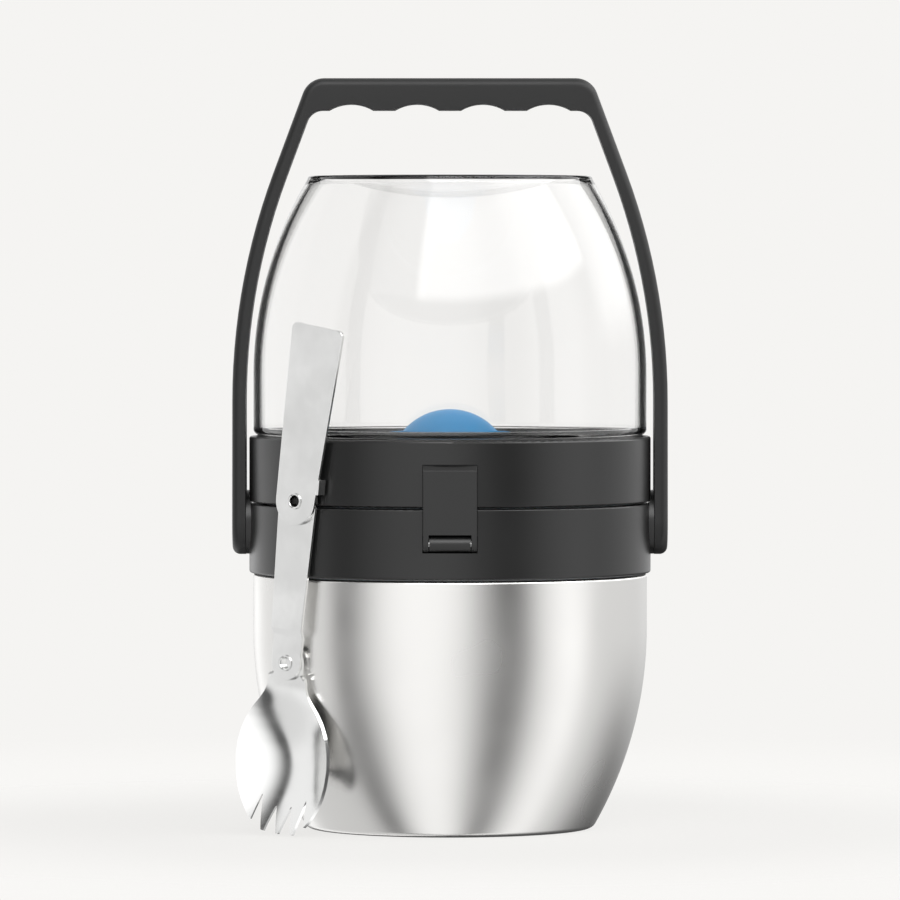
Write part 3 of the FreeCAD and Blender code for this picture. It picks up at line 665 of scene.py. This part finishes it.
@dataclass
class SteelBowl(SubAssembly):
    """Double-walled steel bowl: the spun outer shell and the food space inside it."""

    radius: float = 61.0
    wall: float = 0.8
    belly_height: float = 62.0
    belly_arc: float = 123.2
    foot_fillet: float = 3.0
    foot_curl: float = 2.5
    foot_recess: float = 3.0
    shoulder: float = 79.0
    shoulder_fillet: float = 1.2
    neck: float = 57.5
    rim: float = 99.4
    liner: float = 54.0
    liner_arc: float = 112.0
    liner_floor: float = 10.8
    liner_fillet: float = 10.0
    rim_round: float = 0.4

    def build(self) -> None:
        """Makes both walls."""
        self.keep(self.shell(), "jar", Slot.SHELL, "outer_shell")
        self.keep(self.food_space(), "jar", Slot.LINER, "inner_liner")

    def shell(self) -> bpy.types.Object:
        """The outer wall: curled foot, belly arc, upright wall, rounded shoulder and neck."""
        x, z, meet = wall_corner(
            self.radius, self.belly_arc, self.belly_height, 0, self.foot_fillet)
        centre, curl = self.radius - self.belly_arc, x - self.foot_curl
        inner, wall = self.radius - self.wall, self.wall
        bend, top = self.shoulder - self.shoulder_fillet, self.rim - self.wall
        corner = self.radius - self.shoulder_fillet
        outline = Profile(curl, 0)
        outline.arc(x, z, self.foot_fillet, -90, meet)
        outline.arc(centre, self.belly_height, self.belly_arc, meet, 0)
        outline.line(self.radius, bend)
        outline.arc(corner, bend, self.shoulder_fillet, 0, 90)
        outline.line(self.neck, self.shoulder).line(self.neck, top)
        outline.line(self.neck - wall, top).line(self.neck - wall, self.shoulder - wall)
        outline.line(corner, self.shoulder - wall)
        outline.arc(corner, bend, self.shoulder_fillet - wall, 90, 0)
        outline.line(inner, self.belly_height)
        outline.arc(centre, self.belly_height, self.belly_arc - wall, 0, meet)
        outline.arc(x, z, self.foot_fillet - wall, meet, -90)
        outline.line(curl + wall, wall).line(curl + wall, self.foot_recess)
        outline.line(curl, self.foot_recess)
        return mesh_object("steel_shell", *lathe(outline.points()))

    def food_space(self) -> bpy.types.Object:
        """The inner wall, with a rim turned out over the shell's neck."""
        x, z, meet = wall_corner(
            self.liner, self.liner_arc, self.belly_height, self.liner_floor, self.liner_fillet)
        centre, top = self.liner - self.liner_arc, self.rim - self.wall
        outer = self.liner + self.wall
        outline = Profile(0, self.liner_floor)
        outline.arc(x, z, self.liner_fillet, -90, meet)
        outline.arc(centre, self.belly_height, self.liner_arc, meet, 0)
        turned = self.rim_round
        outline.line(self.liner, self.rim - turned)
        outline.arc(self.liner + turned, self.rim - turned, turned, 180, 90)
        outline.line(self.neck, self.rim).line(self.neck, top).line(outer, top)
        outline.line(outer, self.belly_height)
        outline.arc(centre, self.belly_height, self.liner_arc + self.wall, 0, meet)
        outline.arc(x, z, self.liner_fillet + self.wall, meet, -90)
        outline.line(0, self.liner_floor - self.wall)
        return mesh_object("food_space_wall", *lathe(outline.points()))


@dataclass
class ClearBowl(SubAssembly):
    """Clear bowl, mouth down in the lid's ring, with bayonet lugs on its neck."""

    radius: float = 60.9
    wall: float = 1.9
    top: float = 201.9
    plate: float = 1.6
    upright_top: float = 140.0
    arc: float = 118.5
    edge: float = 1.0
    dish_radius: float = 33.3
    dish_depth: float = 5.3
    neck: float = 57.3
    neck_bottom: float = 106.54  # just clear of its gasket, so that it turns freely
    shoulder: float = 121.9
    shoulder_fillet: float = 1.7
    step_plate: float = 1.3     # thickness of the ledge between the wall and the neck
    step_fillet: float = 1.2
    neck_round: float = 0.4
    lug_count: int = 4
    lug_start: float = 20.0
    lug_angle: float = 18.0
    lug_bottom: float = 108.6
    lug_height: float = 1.8
    lug_reach: float = 1.3
    lug_gap: float = 0.01       # keeps a lug's root off the neck's own faces
    shade_lip_inset: float = 1.1     # the black lip under the shoulder, which also stands in for painted shade in the gap there
    shade_lip_clearance: float = 0.65
    shade_lip_height: float = 3.0
    shade_lip_gap: float = 0.06
    shade_lip_round: float = 0.3

    def build(self) -> None:
        """Makes the bowl with its lugs as one piece."""
        lugs = [
            ring_sector(
                self.neck + self.lug_gap, self.neck + self.lug_reach, self.lug_bottom,
                self.lug_bottom + self.lug_height,
                self.lug_start + i * 360 / self.lug_count, self.lug_angle)
            for i in range(self.lug_count)
        ]
        shape = joined(lathe(self.outline()), *lugs)
        self.keep(mesh_object("bowl_clear_wall", *shape), "bowl", Slot.CLEAR, "clear_bowl")
        # a black lip of the ring, partly real and partly a dark piece that stands in for painted
        # shade under the shoulder
        self.keep(self.shade_lip(), "lid", Slot.RING)

    def shade_lip(self) -> bpy.types.Object:
        """Black lip of the lid's ring under the bowl's shoulder, just clear of both; it also stands
        in for painted shade in that gap.
        """
        outer, inner = self.radius - self.shade_lip_inset, self.neck + self.shade_lip_clearance
        low, high = self.shoulder - self.shade_lip_height, self.shoulder - self.shade_lip_gap
        edge = self.shade_lip_round
        outline = Profile(inner, low).line(outer, low).line(outer, high - edge)
        outline.arc(outer - edge, high - edge, edge, 0, 90).line(inner, high)
        return mesh_object("ring_shade_lip", *lathe(outline.points()))

    def outline(self) -> np.ndarray:
        """The wall's section: neck, rounded shoulder, upright, long arc, edge and dish."""
        centre = self.radius - self.arc
        meet = math.degrees(math.asin((self.top - self.edge - self.upright_top) / self.arc))
        rim = centre + self.arc * math.cos(math.radians(meet))
        inner_arc, ceiling = self.arc - self.wall, self.top - self.plate
        inner_meet = math.degrees(math.asin((ceiling - self.upright_top) / inner_arc))
        inner_neck, inner_wall = self.neck - self.wall, self.radius - self.wall
        shoulder = self.shoulder + self.shoulder_fillet
        dish = (self.dish_radius ** 2 + self.dish_depth ** 2) / (2 * self.dish_depth)
        dish_centre = self.top + dish - self.dish_depth
        dish_side = -math.degrees(math.acos(self.dish_radius / dish))
        under = dish + self.plate
        under_side = -math.degrees(math.asin((dish_centre - ceiling) / under))
        outline = Profile(inner_neck, self.neck_bottom, arc_step_deg=2.0)
        outline.line(self.neck, self.neck_bottom).line(self.neck, self.shoulder)
        outline.line(self.radius - self.shoulder_fillet, self.shoulder)
        outline.arc(self.radius - self.shoulder_fillet, shoulder, self.shoulder_fillet, -90, 0)
        outline.arc(centre, self.upright_top, self.arc, 0, meet)
        outline.arc(rim - self.edge, self.top - self.edge, self.edge, 0, 90)
        outline.line(self.dish_radius, self.top)
        outline.arc(0, dish_centre, dish, dish_side, -90)
        outline.arc(0, dish_centre, under, -90, under_side)
        outline.line(centre + inner_arc * math.cos(math.radians(inner_meet)), ceiling)
        outline.arc(centre, self.upright_top, inner_arc, inner_meet, 0)
        step = self.shoulder + self.step_plate
        outline.arc(inner_wall - self.step_fillet, step + self.step_fillet, self.step_fillet,
                    0, -90)
        bend = self.neck_round
        outline.line(inner_neck + bend, step)
        outline.arc(inner_neck + bend, step - bend, bend, 90, 180)
        return outline.points()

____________

> _Task requirements_
Output the lines above verbatim and in full.

> _Written answer_
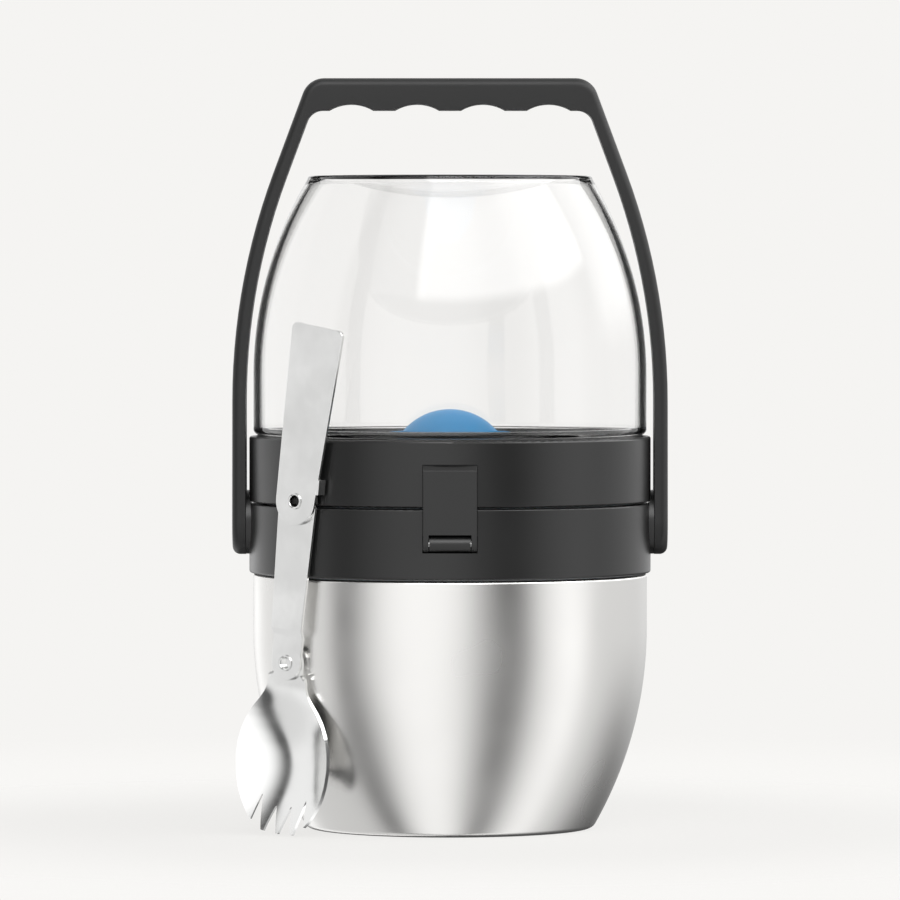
Write part 3 of the FreeCAD and Blender code for this picture. It picks up at line 665 of scene.py. This part finishes it.
@dataclass
class SteelBowl(SubAssembly):
    """Double-walled steel bowl: the spun outer shell and the food space inside it."""

    radius: float = 61.0
    wall: float = 0.8
    belly_height: float = 62.0
    belly_arc: float = 123.2
    foot_fillet: float = 3.0
    foot_curl: float = 2.5
    foot_recess: float = 3.0
    shoulder: float = 79.0
    shoulder_fillet: float = 1.2
    neck: float = 57.5
    rim: float = 99.4
    liner: float = 54.0
    liner_arc: float = 112.0
    liner_floor: float = 10.8
    liner_fillet: float = 10.0
    rim_round: float = 0.4

    def build(self) -> None:
        """Makes both walls."""
        self.keep(self.shell(), "jar", Slot.SHELL, "outer_shell")
        self.keep(self.food_space(), "jar", Slot.LINER, "inner_liner")

    def shell(self) -> bpy.types.Object:
        """The outer wall: curled foot, belly arc, upright wall, rounded shoulder and neck."""
        x, z, meet = wall_corner(
            self.radius, self.belly_arc, self.belly_height, 0, self.foot_fillet)
        centre, curl = self.radius - self.belly_arc, x - self.foot_curl
        inner, wall = self.radius - self.wall, self.wall
        bend, top = self.shoulder - self.shoulder_fillet, self.rim - self.wall
        corner = self.radius - self.shoulder_fillet
        outline = Profile(curl, 0)
        outline.arc(x, z, self.foot_fillet, -90, meet)
        outline.arc(centre, self.belly_height, self.belly_arc, meet, 0)
        outline.line(self.radius, bend)
        outline.arc(corner, bend, self.shoulder_fillet, 0, 90)
        outline.line(self.neck, self.shoulder).line(self.neck, top)
        outline.line(self.neck - wall, top).line(self.neck - wall, self.shoulder - wall)
        outline.line(corner, self.shoulder - wall)
        outline.arc(corner, bend, self.shoulder_fillet - wall, 90, 0)
        outline.line(inner, self.belly_height)
        outline.arc(centre, self.belly_height, self.belly_arc - wall, 0, meet)
        outline.arc(x, z, self.foot_fillet - wall, meet, -90)
        outline.line(curl + wall, wall).line(curl + wall, self.foot_recess)
        outline.line(curl, self.foot_recess)
        return mesh_object("steel_shell", *lathe(outline.points()))

    def food_space(self) -> bpy.types.Object:
        """The inner wall, with a rim turned out over the shell's neck."""
        x, z, meet = wall_corner(
            self.liner, self.liner_arc, self.belly_height, self.liner_floor, self.liner_fillet)
        centre, top = self.liner - self.liner_arc, self.rim - self.wall
        outer = self.liner + self.wall
        outline = Profile(0, self.liner_floor)
        outline.arc(x, z, self.liner_fillet, -90, meet)
        outline.arc(centre, self.belly_height, self.liner_arc, meet, 0)
        turned = self.rim_round
        outline.line(self.liner, self.rim - turned)
        outline.arc(self.liner + turned, self.rim - turned, turned, 180, 90)
        outline.line(self.neck, self.rim).line(self.neck, top).line(outer, top)
        outline.line(outer, self.belly_height)
        outline.arc(centre, self.belly_height, self.liner_arc + self.wall, 0, meet)
        outline.arc(x, z, self.liner_fillet + self.wall, meet, -90)
        outline.line(0, self.liner_floor - self.wall)
        return mesh_object("food_space_wall", *lathe(outline.points()))


@dataclass
class ClearBowl(SubAssembly):
    """Clear bowl, mouth down in the lid's ring, with bayonet lugs on its neck."""

    radius: float = 60.9
    wall: float = 1.9
    top: float = 201.9
    plate: float = 1.6
    upright_top: float = 140.0
    arc: float = 118.5
    edge: float = 1.0
    dish_radius: float = 33.3
    dish_depth: float = 5.3
    neck: float = 57.3
    neck_bottom: float = 106.54  # just clear of its gasket, so that it turns freely
    shoulder: float = 121.9
    shoulder_fillet: float = 1.7
    step_plate: float = 1.3     # thickness of the ledge between the wall and the neck
    step_fillet: float = 1.2
    neck_round: float = 0.4
    lug_count: int = 4
    lug_start: float = 20.0
    lug_angle: float = 18.0
    lug_bottom: float = 108.6
    lug_height: float = 1.8
    lug_reach: float = 1.3
    lug_gap: float = 0.01       # keeps a lug's root off the neck's own faces
    shade_lip_inset: float = 1.1     # the black lip under the shoulder, which also stands in for painted shade in the gap there
    shade_lip_clearance: float = 0.65
    shade_lip_height: float = 3.0
    shade_lip_gap: float = 0.06
    shade_lip_round: float = 0.3

    def build(self) -> None:
        """Makes the bowl with its lugs as one piece."""
        lugs = [
            ring_sector(
                self.neck + self.lug_gap, self.neck + self.lug_reach, self.lug_bottom,
                self.lug_bottom + self.lug_height,
                self.lug_start + i * 360 / self.lug_count, self.lug_angle)
            for i in range(self.lug_count)
        ]
        shape = joined(lathe(self.outline()), *lugs)
        self.keep(mesh_object("bowl_clear_wall", *shape), "bowl", Slot.CLEAR, "clear_bowl")
        # a black lip of the ring, partly real and partly a dark piece that stands in for painted
        # shade under the shoulder
        self.keep(self.shade_lip(), "lid", Slot.RING)

    def shade_lip(self) -> bpy.types.Object:
        """Black lip of the lid's ring under the bowl's shoulder, just clear of both; it also stands
        in for painted shade in that gap.
        """
        outer, inner = self.radius - self.shade_lip_inset, self.neck + self.shade_lip_clearance
        low, high = self.shoulder - self.shade_lip_height, self.shoulder - self.shade_lip_gap
        edge = self.shade_lip_round
        outline = Profile(inner, low).line(outer, low).line(outer, high - edge)
        outline.arc(outer - edge, high - edge, edge, 0, 90).line(inner, high)
        return mesh_object("ring_shade_lip", *lathe(outline.points()))

    def outline(self) -> np.ndarray:
        """The wall's section: neck, rounded shoulder, upright, long arc, edge and dish."""
        centre = self.radius - self.arc
        meet = math.degrees(math.asin((self.top - self.edge - self.upright_top) / self.arc))
        rim = centre + self.arc * math.cos(math.radians(meet))
        inner_arc, ceiling = self.arc - self.wall, self.top - self.plate
        inner_meet = math.degrees(math.asin((ceiling - self.upright_top) / inner_arc))
        inner_neck, inner_wall = self.neck - self.wall, self.radius - self.wall
        shoulder = self.shoulder + self.shoulder_fillet
        dish = (self.dish_radius ** 2 + self.dish_depth ** 2) / (2 * self.dish_depth)
        dish_centre = self.top + dish - self.dish_depth
        dish_side = -math.degrees(math.acos(self.dish_radius / dish))
        under = dish + self.plate
        under_side = -math.degrees(math.asin((dish_centre - ceiling) / under))
        outline = Profile(inner_neck, self.neck_bottom, arc_step_deg=2.0)
        outline.line(self.neck, self.neck_bottom).line(self.neck, self.shoulder)
        outline.line(self.radius - self.shoulder_fillet, self.shoulder)
        outline.arc(self.radius - self.shoulder_fillet, shoulder, self.shoulder_fillet, -90, 0)
        outline.arc(centre, self.upright_top, self.arc, 0, meet)
        outline.arc(rim - self.edge, self.top - self.edge, self.edge, 0, 90)
        outline.line(self.dish_radius, self.top)
        outline.arc(0, dish_centre, dish, dish_side, -90)
        outline.arc(0, dish_centre, under, -90, under_side)
        outline.line(centre + inner_arc * math.cos(math.radians(inner_meet)), ceiling)
        outline.arc(centre, self.upright_top, inner_arc, inner_meet, 0)
        step = self.shoulder + self.step_plate
        outline.arc(inner_wall - self.step_fillet, step + self.step_fillet, self.step_fillet,
                    0, -90)
        bend = self.neck_round
        outline.line(inner_neck + bend, step)
        outline.arc(inner_neck + bend, step - bend, bend, 90, 180)
        return outline.points()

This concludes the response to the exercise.